GOAL: Which lines contain the string "bending"? Please list every one of them.

MATERIAL FOR THIS TASK:
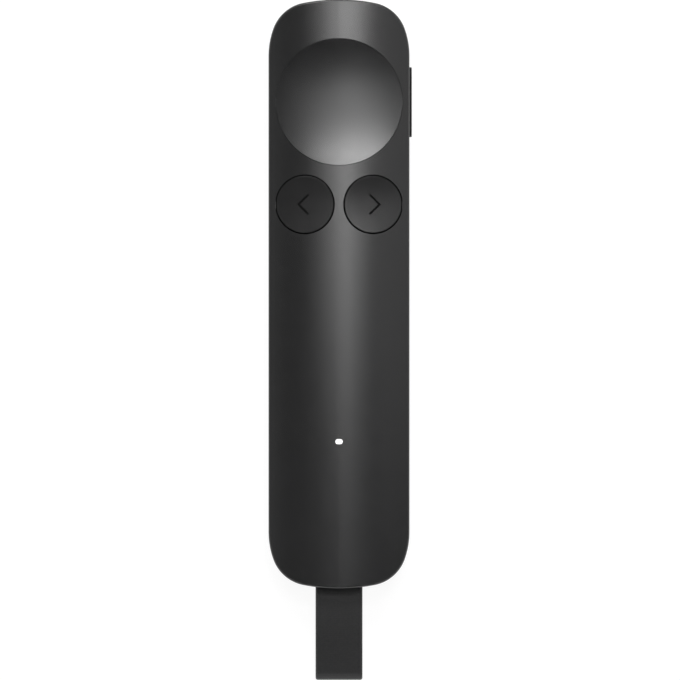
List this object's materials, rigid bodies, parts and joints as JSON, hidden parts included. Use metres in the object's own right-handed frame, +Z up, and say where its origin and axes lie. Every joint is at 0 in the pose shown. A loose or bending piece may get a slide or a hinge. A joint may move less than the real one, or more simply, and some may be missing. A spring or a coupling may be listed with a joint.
{
  "type": "wireless presentation clicker",
  "caption": "Slim wireless presentation clicker with a dished pointer button, back and next buttons, a side key, a laser, and a receiver stored in the tail on a webbing strap.",
  "frame": {"origin": "centre of the flat resting face of the back pad, under the middle of the body", "axes": "+X to the side key's flank, +Y along the body to the nose with the laser, +Z up through the buttons"},
  "size_m": [0.0305, 0.145, 0.013],
  "materials": {
    "casing": "dark graphite moulded plastic, fine matt texture",
    "button_cap": "dark graphite moulded plastic, satin",
    "soft_pad": "matt elastomer",
    "frame_plastic": "plain black moulding",
    "plunger_plastic": "pale nylon",
    "light_pipe": "clear moulded light pipe, lit",
    "lit_led": "lit white indicator",
    "circuit_board": "green solder mask",
    "chip_black": "moulded black epoxy",
    "chip_white": "pale ceramic",
    "steel": "plated steel",
    "brass": "turned brass",
    "window_glass": "tinted clear window",
    "wire_sleeve": "thin wire insulation",
    "battery_foil": "pouch foil",
    "adhesive": "double-sided tape",
    "webbing": "tight woven polyester webbing"
  },
  "bodies": {
    "casing": {"top_shell": "casing", "bottom_shell": "casing", "back_pad": "soft_pad", "case_screws": "steel", "chassis": "frame_plastic", "receiver_bay": "frame_plastic", "pointer_switch": "frame_plastic", "back_switch": "frame_plastic", "next_switch": "frame_plastic", "side_switch": "frame_plastic", "light_pipe": "light_pipe", "status_led": "lit_led", "main_board": "circuit_board", "board_screws": "steel", "radio_chip": "chip_black", "radio_crystal": "steel", "radio_shield": "steel", "chip_antenna": "chip_white", "motion_sensor": "chip_black", "charger_chip": "chip_black", "small_components": "chip_white", "charge_port_shell": "steel", "charge_port_tongue": "chip_black", "laser_window": "window_glass", "laser_barrel": "brass", "laser_lens": "window_glass", "laser_diode": "steel", "laser_driver_board": "circuit_board", "laser_leads": "wire_sleeve", "battery_cell": "battery_foil", "battery_adhesive": "adhesive", "battery_protection_board": "circuit_board", "battery_leads": "wire_sleeve", "battery_connector": "chip_white", "haptic_motor": "steel", "haptic_adhesive": "adhesive", "haptic_leads": "wire_sleeve"},
    "pointer_key": {"pointer_button": "button_cap", "pointer_switch_plunger": "plunger_plastic"},
    "back_key": {"back_button": "button_cap", "back_switch_plunger": "plunger_plastic"},
    "next_key": {"next_button": "button_cap", "next_switch_plunger": "plunger_plastic"},
    "side_key": {"side_button": "button_cap", "side_switch_plunger": "plunger_plastic"},
    "receiver": {"receiver_case": "casing", "receiver_front": "casing", "receiver_board": "circuit_board", "receiver_chip": "chip_black", "plug_shell": "steel", "plug_insulator": "chip_black", "strap_pin": "steel", "strap": "webbing"}
  },
  "joints": [
    {"name": "pointer_press", "type": "slide", "parent": "casing", "child": "pointer_key", "axis": [0, 0, -1], "range_m": [0, 0.00035], "stiffness_N_per_m": 4000},
    {"name": "back_press", "type": "slide", "parent": "casing", "child": "back_key", "axis": [0, 0, -1], "range_m": [0, 0.0003], "stiffness_N_per_m": 4000},
    {"name": "next_press", "type": "slide", "parent": "casing", "child": "next_key", "axis": [0, 0, -1], "range_m": [0, 0.0003], "stiffness_N_per_m": 4000},
    {"name": "side_press", "type": "slide", "parent": "casing", "child": "side_key", "axis": [-1, 0, 0], "range_m": [0, 0.0003], "stiffness_N_per_m": 4000},
    {"name": "receiver_pull", "type": "slide", "parent": "casing", "child": "receiver", "axis": [0, -1, 0], "range_m": [0, 0.024]}
  ]
}
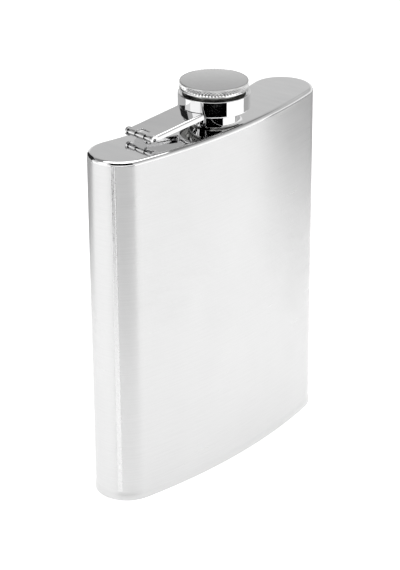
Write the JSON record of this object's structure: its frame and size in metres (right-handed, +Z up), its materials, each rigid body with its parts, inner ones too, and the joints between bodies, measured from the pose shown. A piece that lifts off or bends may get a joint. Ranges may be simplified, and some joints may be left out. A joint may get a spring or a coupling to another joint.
{
  "type": "hip flask",
  "caption": "Curved stainless steel pocket flask with a threaded neck and a knurled screw cap held captive by a hinged arm.",
  "frame": {"origin": "on the neck's axis, on the plane that the flask stands on", "axes": "+Z up along the neck, +X along the flask's width away from the cap's hinge, -Y out of the convex front"},
  "size_m": [0.0954, 0.025, 0.1247],
  "materials": {
    "brushed_wall": "satin, brushed across the flask",
    "weld": "rippled weld bead",
    "polished_top": "polished to a soft mirror",
    "polished_fitting": "polished",
    "satin_cap": "satin, knurled round its edge",
    "insert": "polished",
    "pin": "plain",
    "gasket": "soft sealing plastic"
  },
  "bodies": {
    "flask": {"body_wall": "brushed_wall", "side_seam_weld": "weld", "top_plate": "polished_top", "base_plate": "brushed_wall", "threaded_neck": "polished_fitting", "neck_weld": "weld", "hinge_bracket": "polished_fitting"},
    "arm": {"captive_arm": "polished_fitting", "cap_collar": "polished_fitting", "hinge_pin": "pin"},
    "seal": {"cap_gasket": "gasket"},
    "cap": {"threaded_insert": "insert", "cap_head": "satin_cap"}
  },
  "joints": [
    {"name": "arm_hinge", "type": "hinge", "parent": "flask", "child": "arm", "pos_m": [-0.029, 0.00341, 0.11403], "axis": [-0.1167, -0.9932, 0], "range_deg": [0, 165]},
    {"name": "cap_lift", "type": "slide", "parent": "arm", "child": "seal", "axis": [0, 0, 1], "range_m": [0, 0.0027]},
    {"name": "cap_turn", "type": "hinge", "parent": "seal", "child": "cap", "pos_m": [0, 0, 0.1162], "axis": [0, 0, 1], "range_deg": [0, 540]}
  ],
  "couplings": [
    {"joint": "cap_lift", "follows": "cap_turn", "m_per_rad": 0.00028647}
  ]
}
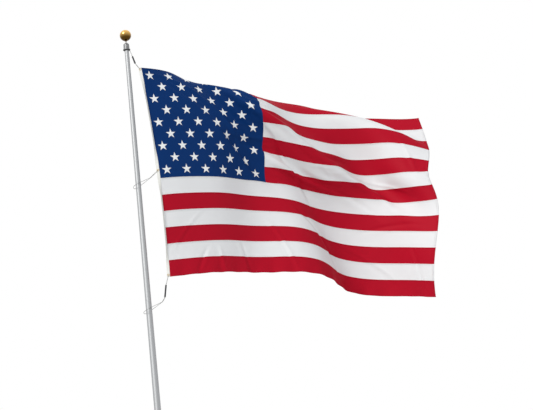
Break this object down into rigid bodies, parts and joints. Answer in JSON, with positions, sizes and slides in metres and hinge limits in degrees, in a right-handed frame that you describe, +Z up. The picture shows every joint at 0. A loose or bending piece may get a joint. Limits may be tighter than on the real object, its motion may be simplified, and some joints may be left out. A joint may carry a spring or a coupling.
{
  "type": "flagpole",
  "caption": "Tapered aluminium flagpole with a cast base shoe, a revolving truck with an internal halyard, a gilt ball and a flying striped and starred flag.",
  "frame": {"origin": "centre of the base shoe's underside, on the ground", "axes": "+Z runs up the pole, +X points from the pole towards the flag's fly, and the picture looks along +Y"},
  "size_m": [3.6477, 1.729, 10.915],
  "materials": {
    "cast_base": "cast, lightly brushed",
    "satin_tube": "satin, directional polish",
    "satin_trim": "satin",
    "satin_door": "satin",
    "steel_fittings": "stainless, polished",
    "bearing_liner": "black bearing plastic",
    "cast_truck": "cast, weathered",
    "black_skirt": "black, matt",
    "sheave_plastic": "natural nylon",
    "gilt_ball": "gold anodised",
    "wire_rope": "stainless wire rope",
    "rubber_cover": "black rubber",
    "canvas_header": "white canvas duck",
    "flag_nylon": "sewn nylon in red, white and blue",
    "brass_grommet": "rolled brass"
  },
  "bodies": {
    "pole": {"base_shoe": "cast_base", "pole_shaft": "satin_tube", "door_frame": "satin_trim", "access_door": "satin_door", "door_hinge": "steel_fittings", "door_lock": "steel_fittings", "truck_sleeve": "bearing_liner", "thrust_bearing": "bearing_liner"},
    "truck": {"truck_stem": "steel_fittings", "truck_housing": "cast_truck", "truck_skirt": "black_skirt", "halyard_sheave": "sheave_plastic", "sheave_axle": "steel_fittings", "ball_spindle": "steel_fittings", "ball_nut": "steel_fittings", "ball_finial": "gilt_ball", "halyard_cable": "wire_rope", "halyard_leader": "wire_rope"},
    "flag": {"leader_ferrule": "wire_rope", "top_snap_cover": "rubber_cover", "top_snap_hook": "steel_fittings", "flag_header": "canvas_header", "flag_cloth": "flag_nylon", "grommet_top": "brass_grommet", "grommet_middle": "brass_grommet", "grommet_bottom": "brass_grommet", "mid_snap_link": "steel_fittings", "mid_sling_ferrule": "wire_rope", "mid_sling": "wire_rope", "lower_snap_hook": "steel_fittings", "lower_snap_cover": "rubber_cover", "lower_ferrule": "wire_rope", "lower_sling": "wire_rope"}
  },
  "joints": [
    {"name": "truck_turn", "type": "hinge", "parent": "pole", "child": "truck", "pos_m": [0, 0, 10.675], "axis": [0, 0, 1], "continuous": true},
    {"name": "flag_hoist", "type": "slide", "parent": "truck", "child": "flag", "axis": [0, 0, -1], "range_m": [0, 6.1], "deforming": ["halyard_leader"]}
  ]
}
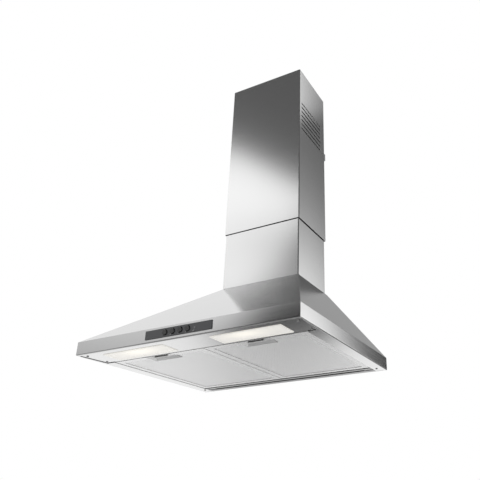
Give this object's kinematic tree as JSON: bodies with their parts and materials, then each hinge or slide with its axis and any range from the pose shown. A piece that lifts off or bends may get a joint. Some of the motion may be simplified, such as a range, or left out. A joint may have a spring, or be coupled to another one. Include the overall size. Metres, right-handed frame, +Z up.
{
  "type": "wall chimney range hood",
  "caption": "Stainless wall hood: pyramid canopy, telescopic chimney with side vents, push buttons, lamps, hinged mesh grease filters and a centrifugal blower with flaps.",
  "frame": {"origin": "on the wall plane, in the middle of the hood's width, at the canopy rim's lower edge", "axes": "+Z up along the chimney, +Y into the wall, +X to the right of someone who faces the hood"},
  "size_m": [0.6, 0.505, 0.9764],
  "materials": {
    "stainless": "brushed stainless sheet",
    "filter_steel": "satin stainless frame",
    "filter_face": "perforated stainless sheet",
    "filter_mesh": "layers of expanded aluminium mesh",
    "latch": "moulded grey plastic",
    "lamp_lens": "opal diffuser",
    "lamp_box": "white enamelled steel",
    "lampholder": "heat-proof moulding",
    "bulb": "opal glass",
    "fascia": "dark satin strip",
    "switch": "black moulding",
    "button": "black push buttons",
    "galvanised": "galvanised sheet",
    "housing": "black polypropylene",
    "guard": "black moulded grille",
    "guide": "pale nylon",
    "motor": "dark motor can",
    "steel": "bright steel",
    "terminal": "pale moulding",
    "capacitor": "white case",
    "screw": "plated pan-head screws"
  },
  "bodies": {
    "hood": {"back_plate": "galvanised", "blower_bracket": "galvanised", "blower_housing_left": "housing", "blower_housing_right": "housing", "blower_screws": "screw", "bulb_left": "bulb", "bulb_right": "bulb", "cable_gland": "terminal", "canopy_shell": "stainless", "capacitor": "capacitor", "capacitor_clip": "galvanised", "chimney_foot_screws": "screw", "chimney_guides": "guide", "control_fascia": "fascia", "flap_pin": "steel", "guard_screws": "screw", "housing_screws": "screw", "inlet_guard": "guard", "lamp_box_left": "lamp_box", "lamp_box_right": "lamp_box", "lamp_cover_left": "lamp_lens", "lamp_cover_right": "lamp_lens", "lampholder_left": "lampholder", "lampholder_right": "lampholder", "light_panel": "stainless", "lower_chimney": "stainless", "motor": "motor", "motor_bracket": "galvanised", "motor_screws": "screw", "outlet_adapter": "housing", "panel_ledge_left": "galvanised", "panel_ledge_right": "galvanised", "panel_screws": "screw", "rail_screws": "screw", "rear_rail": "stainless", "switch_block": "switch", "terminal_box": "terminal", "terminal_lid": "terminal"},
    "chimney_top": {"upper_chimney": "stainless", "chimney_bracket": "galvanised", "chimney_side_screws": "screw", "vent_shields": "housing"},
    "button_1": {"push_button_1": "button"},
    "button_2": {"push_button_2": "button"},
    "button_3": {"push_button_3": "button"},
    "button_4": {"push_button_4": "button"},
    "filter_left": {"filter_frame_left": "filter_steel", "filter_face_left": "filter_face", "filter_mesh_left": "filter_mesh", "latch_pocket_left": "filter_steel"},
    "filter_right": {"filter_frame_right": "filter_steel", "filter_face_right": "filter_face", "filter_mesh_right": "filter_mesh", "latch_pocket_right": "filter_steel"},
    "latch_left": {"filter_latch_left": "latch"},
    "latch_right": {"filter_latch_right": "latch"},
    "wheel": {"impeller": "housing", "motor_shaft": "steel"},
    "front_flap": {"flap_front": "housing"},
    "back_flap": {"flap_back": "housing"}
  },
  "joints": [
    {"name": "chimney_slide", "type": "slide", "parent": "hood", "child": "chimney_top", "axis": [0, 0, 1], "range_m": [-0.175, 0]},
    {"name": "button_press_1", "type": "slide", "parent": "hood", "child": "button_1", "axis": [0, 1, 0], "range_m": [0, 0.0025], "stiffness_N_per_m": 400, "springref_m": -0.002},
    {"name": "button_press_2", "type": "slide", "parent": "hood", "child": "button_2", "axis": [0, 1, 0], "range_m": [0, 0.0025], "stiffness_N_per_m": 400, "springref_m": -0.002},
    {"name": "button_press_3", "type": "slide", "parent": "hood", "child": "button_3", "axis": [0, 1, 0], "range_m": [0, 0.0025], "stiffness_N_per_m": 400, "springref_m": -0.002},
    {"name": "button_press_4", "type": "slide", "parent": "hood", "child": "button_4", "axis": [0, 1, 0], "range_m": [0, 0.0025], "stiffness_N_per_m": 400, "springref_m": -0.002},
    {"name": "filter_swing_left", "type": "hinge", "parent": "hood", "child": "filter_left", "pos_m": [-0.135, -0.041, 0.005], "axis": [1, 0, 0], "range_deg": [0, 50]},
    {"name": "latch_slide_left", "type": "slide", "parent": "filter_left", "child": "latch_left", "axis": [0, 1, 0], "range_m": [0, 0.006], "stiffness_N_per_m": 300, "springref_m": -0.002},
    {"name": "filter_swing_right", "type": "hinge", "parent": "hood", "child": "filter_right", "pos_m": [0.135, -0.041, 0.005], "axis": [1, 0, 0], "range_deg": [0, 50]},
    {"name": "latch_slide_right", "type": "slide", "parent": "filter_right", "child": "latch_right", "axis": [0, 1, 0], "range_m": [0, 0.006], "stiffness_N_per_m": 300, "springref_m": -0.002},
    {"name": "wheel_spin", "type": "hinge", "parent": "hood", "child": "wheel", "pos_m": [0, -0.135, 0.13], "axis": [1, 0, 0], "continuous": true},
    {"name": "front_flap_swing", "type": "hinge", "parent": "hood", "child": "front_flap", "pos_m": [0, -0.0985, 0.281], "axis": [-1, 0, 0], "range_deg": [0, 75]},
    {"name": "back_flap_swing", "type": "hinge", "parent": "hood", "child": "back_flap", "pos_m": [0, -0.0985, 0.281], "axis": [1, 0, 0], "range_deg": [0, 75]}
  ]
}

SOLUTION TO THIS TASK:
List this object's materials, rigid bodies, parts and joints as JSON, hidden parts included. Use metres in the object's own right-handed frame, +Z up, and say where its origin and axes lie. Every joint is at 0 in the pose shown. A loose or bending piece may get a slide or a hinge. A joint may move less than the real one, or more simply, and some may be missing. A spring or a coupling may be listed with a joint.
Break this object down into rigid bodies, parts and joints. Answer in JSON, with positions, sizes and slides in metres and hinge limits in degrees, in a right-handed frame that you describe, +Z up. The picture shows every joint at 0. A loose or bending piece may get a joint. Limits may be tighter than on the real object, its motion may be simplified, and some joints may be left out. A joint may carry a spring or a coupling.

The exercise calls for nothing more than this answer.